I worked throughout lockdown. Being based 100 percent of the time at home was actually great – being surrounded by my wife and kids and having them hear me go on and on very loudly about ‘when will the pubs open?’ with my customers had some initial challenges, but they are now completely used to it.

Unable to go to the gym I jogged (as opposed to run) 5k every other day without fail. I spoke to nearly every single one of our customers during lockdown. I enjoy speaking to my customers. I often have more to say to these people than anyone else.

As soon as Boris announced the lockdown of the pubs and bars in March we stopped all music charges. We have not really raised an invoice in nearly 4 months. This meant some of my colleagues were furloughed and other changes had to be made.

The vast majority of us at Soundnet TouchTunes are now working at home. This is good; people are more focused and efficient. We also don’t spend ages having meetings. We still meet, but with Zoom our time is much better used. We had to change our music update procedures and schedules. We had to devise a new way of managing the online delivery of our music. But in truth the changes we have made have all been for the good. We have discovered new and better ways to manage our business. In that respect lockdown has been good for us.

Social distancing and international travel are two key areas that will need adjustment. How will that impact on your business and what measures are you taking to adapt?

I do not do much international travel. My focus is 100 percent on the digital jukebox business in the UK. But I do very much enjoy getting on the road and meeting my customers in the UK. This has obviously stopped. But the moment I can get back in my car and out to see people I will. I am looking forward to this probably more than I should.

You’ve got a reputation for hitting the ground running, so what’s on the product development plan?

We have a few things coming up that we will speak about soon.
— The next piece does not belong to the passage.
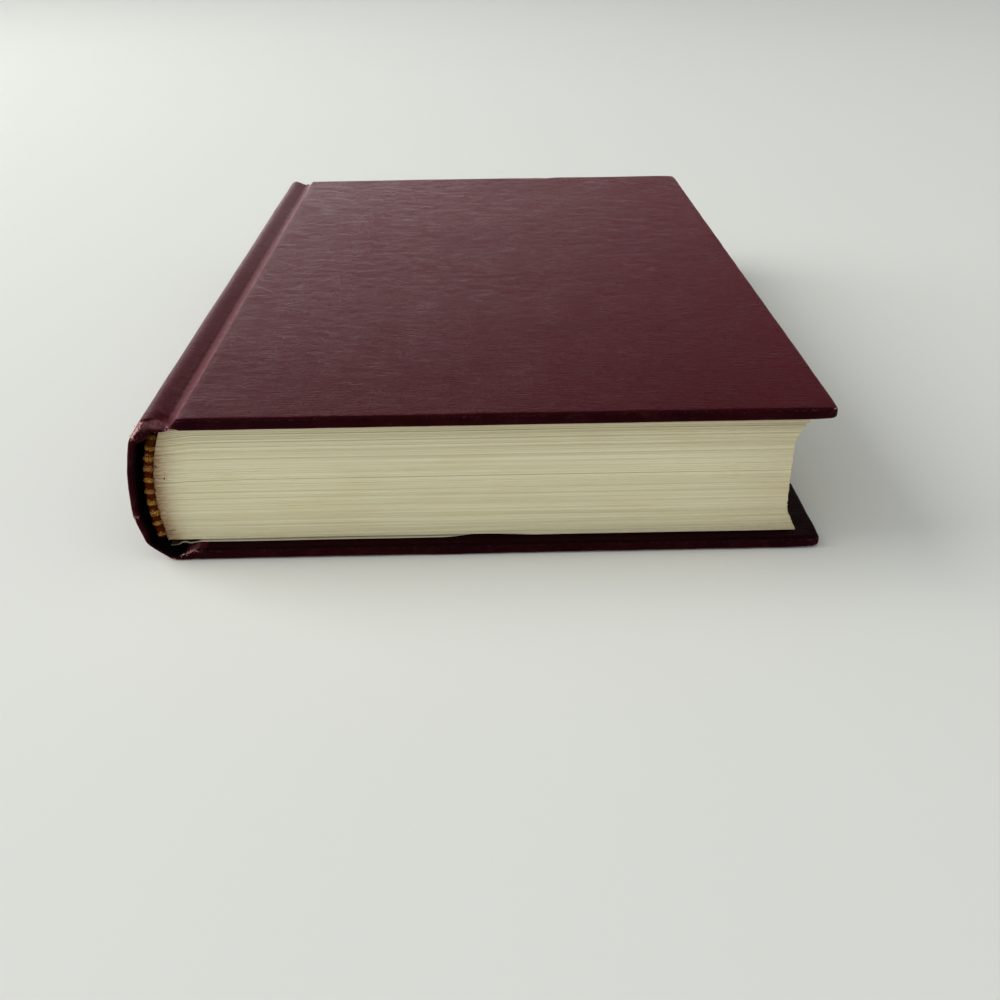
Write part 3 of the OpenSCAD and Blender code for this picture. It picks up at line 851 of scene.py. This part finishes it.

We have launched a service where customers can download our music updates direct to their PCs so they can create their own USB updates.

What has been the real impact of lockdown on business and the industry in general?

This is unknown for everyone; but it is my hope that the machine income will 1) not be as badly affected as many people may fear, and 2) overall income will be back to pre-lockdown figures within a few months. I fear some sites will not re-open but I do think this will be a very low percentage.

As an industry we need to consider that this period of low income will not vanish on the 4th July and some sites will take many more weeks to open but there is nothing at all to suggest the trade will not get back to where it was soon.